Reforma de Milei aprovada no Senado após jornada de graves incidentes
A reforma do Estado do presidente argentino, Javier Milei, foi aprovada com modificações na madrugada de quinta-feira (13) pelo Senado após uma longa sessão que começou na manhã de quarta-feira e foi marcada por distúrbios em frente ao Congresso que deixaram quase 20 feridos e detidos, além de carros incinerados.
"Por esses argentinos que sofrem, que esperam, que não querem ver seus filhos deixarem o país [...], meu voto é afirmativo", disse a líder do Senado e também vice-presidente do país, Victoria Villarruel, após o empate de 36-36 na votação "em geral" do texto, que depois foi discutida título por título.
A presidência celebrou a "aprovação histórica" da chamada Lei Bases para desregulamentação da economia, que voltará à Câmara dos Deputados para a sanção final da "reforma legislativa mais ambiciosa dos últimos 40 anos".
Este é o primeiro apoio legislativo após seis meses de governo de Milei, cujo pequeno partido A Liberdade Avança é minoritário em ambas as câmaras, com apenas sete das 72 cadeiras no Senado.

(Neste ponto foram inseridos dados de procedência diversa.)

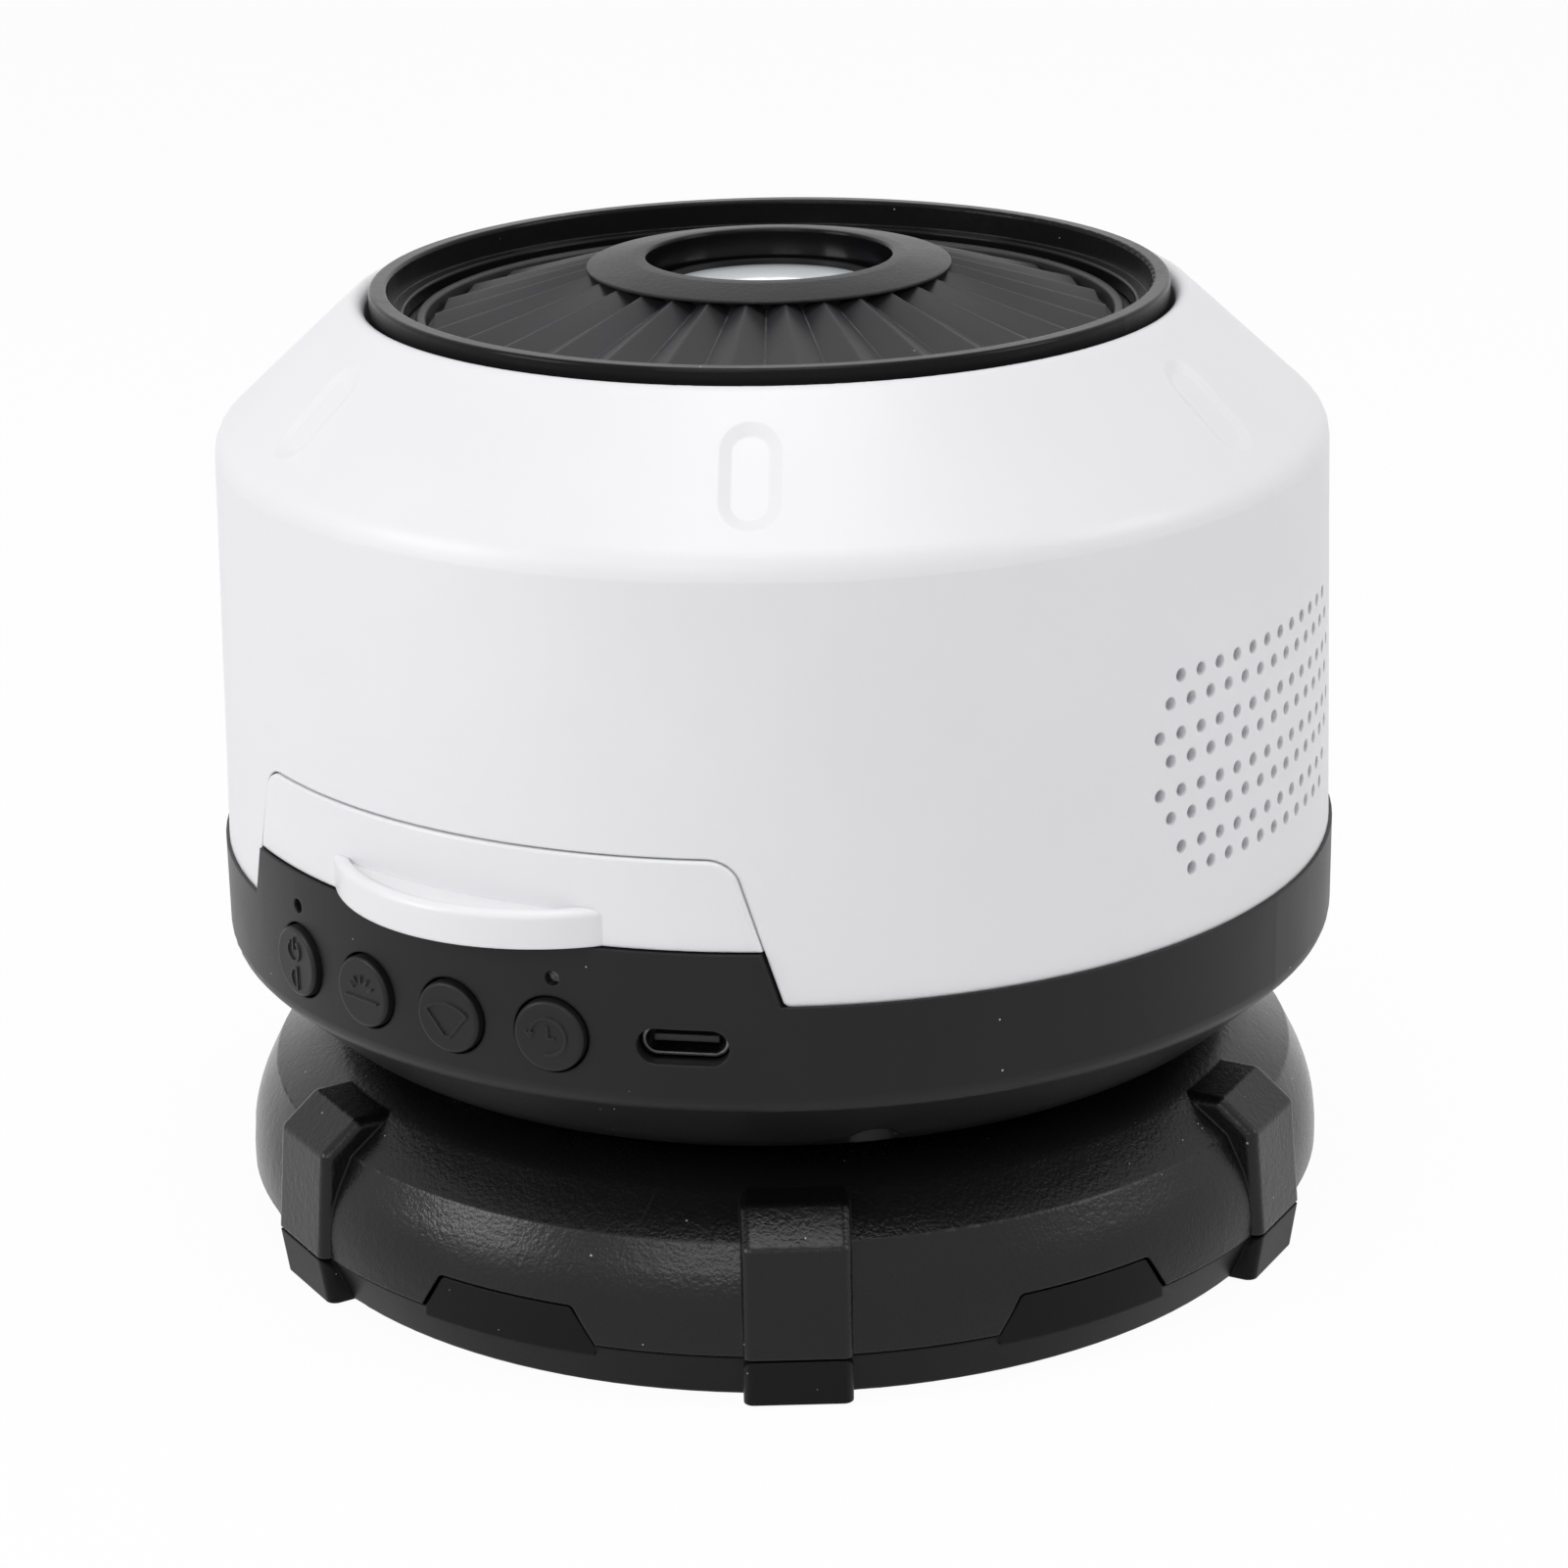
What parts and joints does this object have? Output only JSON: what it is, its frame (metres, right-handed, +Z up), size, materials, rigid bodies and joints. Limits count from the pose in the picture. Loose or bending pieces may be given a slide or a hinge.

O caminho no Legislativo foi difícil. O projeto fracassou na primeira tentativa na Câmara dos Deputados e, para recuperá-lo, o governo fez muitas concessões até reduzir seu conteúdo original de 600 artigos para um terço.
No debate individual dos dez títulos, os senadores aprovaram a polêmica delegação de poderes legislativos ao presidente ultraliberal.

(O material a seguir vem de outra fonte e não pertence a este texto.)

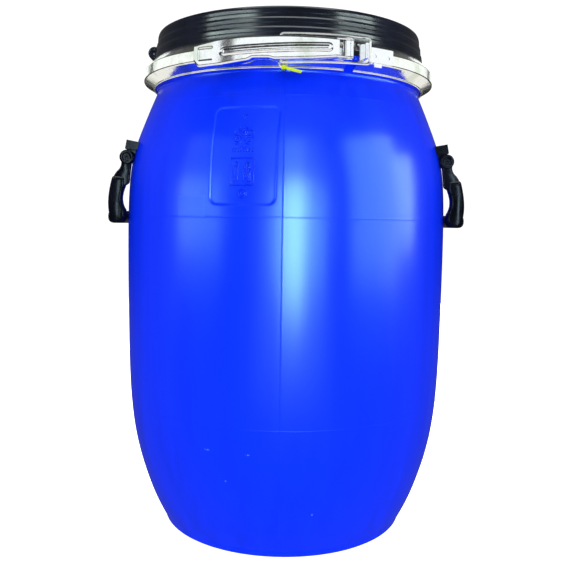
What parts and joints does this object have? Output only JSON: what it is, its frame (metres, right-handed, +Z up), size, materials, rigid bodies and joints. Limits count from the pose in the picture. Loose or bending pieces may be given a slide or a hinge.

"Realmente querem que deleguemos poderes legislativos para melhorar o funcionamento do Estado ao presidente que diz que ama ser aquele que vai destruir o Estado por dentro?", questionou a senadora Juliana Di Tullio antes da votação, citando uma declaração recente de Milei.

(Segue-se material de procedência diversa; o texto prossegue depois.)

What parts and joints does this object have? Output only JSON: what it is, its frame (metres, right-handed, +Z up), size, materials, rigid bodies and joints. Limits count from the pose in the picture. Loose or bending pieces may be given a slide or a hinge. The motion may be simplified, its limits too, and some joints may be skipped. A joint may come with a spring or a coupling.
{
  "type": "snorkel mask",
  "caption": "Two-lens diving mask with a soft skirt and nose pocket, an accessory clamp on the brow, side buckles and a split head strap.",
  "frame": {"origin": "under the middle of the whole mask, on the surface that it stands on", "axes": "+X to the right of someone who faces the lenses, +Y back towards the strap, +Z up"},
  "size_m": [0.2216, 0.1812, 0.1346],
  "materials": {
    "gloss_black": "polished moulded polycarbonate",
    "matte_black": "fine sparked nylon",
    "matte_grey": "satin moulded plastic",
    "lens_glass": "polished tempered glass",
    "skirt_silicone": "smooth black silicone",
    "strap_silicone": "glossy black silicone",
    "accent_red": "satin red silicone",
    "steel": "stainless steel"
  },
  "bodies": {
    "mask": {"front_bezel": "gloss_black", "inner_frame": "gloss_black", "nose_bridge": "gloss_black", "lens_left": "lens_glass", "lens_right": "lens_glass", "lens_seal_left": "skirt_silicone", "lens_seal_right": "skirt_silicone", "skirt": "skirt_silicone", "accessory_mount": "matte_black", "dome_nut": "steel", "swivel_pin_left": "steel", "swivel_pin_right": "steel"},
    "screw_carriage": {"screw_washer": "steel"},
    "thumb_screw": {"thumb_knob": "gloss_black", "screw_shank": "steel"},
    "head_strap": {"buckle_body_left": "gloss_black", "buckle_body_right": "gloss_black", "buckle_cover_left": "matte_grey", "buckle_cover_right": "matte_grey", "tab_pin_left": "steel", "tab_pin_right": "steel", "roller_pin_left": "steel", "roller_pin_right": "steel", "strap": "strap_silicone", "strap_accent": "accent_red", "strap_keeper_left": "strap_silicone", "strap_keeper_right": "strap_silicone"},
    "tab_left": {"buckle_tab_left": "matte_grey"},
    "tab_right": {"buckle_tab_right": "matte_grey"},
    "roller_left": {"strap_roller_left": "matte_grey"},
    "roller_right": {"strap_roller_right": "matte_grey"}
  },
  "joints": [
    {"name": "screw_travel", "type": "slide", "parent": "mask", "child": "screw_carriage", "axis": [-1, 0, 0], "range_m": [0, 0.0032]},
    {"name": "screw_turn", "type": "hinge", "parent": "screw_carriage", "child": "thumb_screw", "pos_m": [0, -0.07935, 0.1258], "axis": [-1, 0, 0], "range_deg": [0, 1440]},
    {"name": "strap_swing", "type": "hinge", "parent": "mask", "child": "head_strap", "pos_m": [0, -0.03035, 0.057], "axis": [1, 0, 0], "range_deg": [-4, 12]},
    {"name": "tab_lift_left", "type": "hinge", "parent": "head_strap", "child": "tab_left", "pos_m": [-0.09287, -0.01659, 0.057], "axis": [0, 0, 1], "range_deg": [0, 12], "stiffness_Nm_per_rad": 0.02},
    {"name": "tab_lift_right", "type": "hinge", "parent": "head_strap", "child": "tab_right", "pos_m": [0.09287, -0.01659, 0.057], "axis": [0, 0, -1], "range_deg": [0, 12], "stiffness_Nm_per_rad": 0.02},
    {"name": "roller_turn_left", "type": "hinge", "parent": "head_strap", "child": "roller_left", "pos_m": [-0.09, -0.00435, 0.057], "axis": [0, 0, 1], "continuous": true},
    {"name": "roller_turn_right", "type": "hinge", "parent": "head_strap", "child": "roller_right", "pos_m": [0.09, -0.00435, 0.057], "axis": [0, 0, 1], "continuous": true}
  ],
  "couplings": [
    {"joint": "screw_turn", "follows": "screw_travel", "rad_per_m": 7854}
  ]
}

O Senado passou a discutir uma reforma fiscal paralela, que inclui o retorno de um imposto para tributar salários e pensões.
- Incentivo aos investimentos -
Também foi aprovado um polêmico incentivo aos grandes investimentos, que oferece vantagens fiscais, aduaneiras e cambiais durante 30 anos a capitais estrangeiros que superam 200 milhões de dólares.
"Estamos dando um cheque em branco que não sabemos quanto vai custar por 30 anos, além da prioridade no uso dos recursos naturais", disse o senador Martín Lousteau.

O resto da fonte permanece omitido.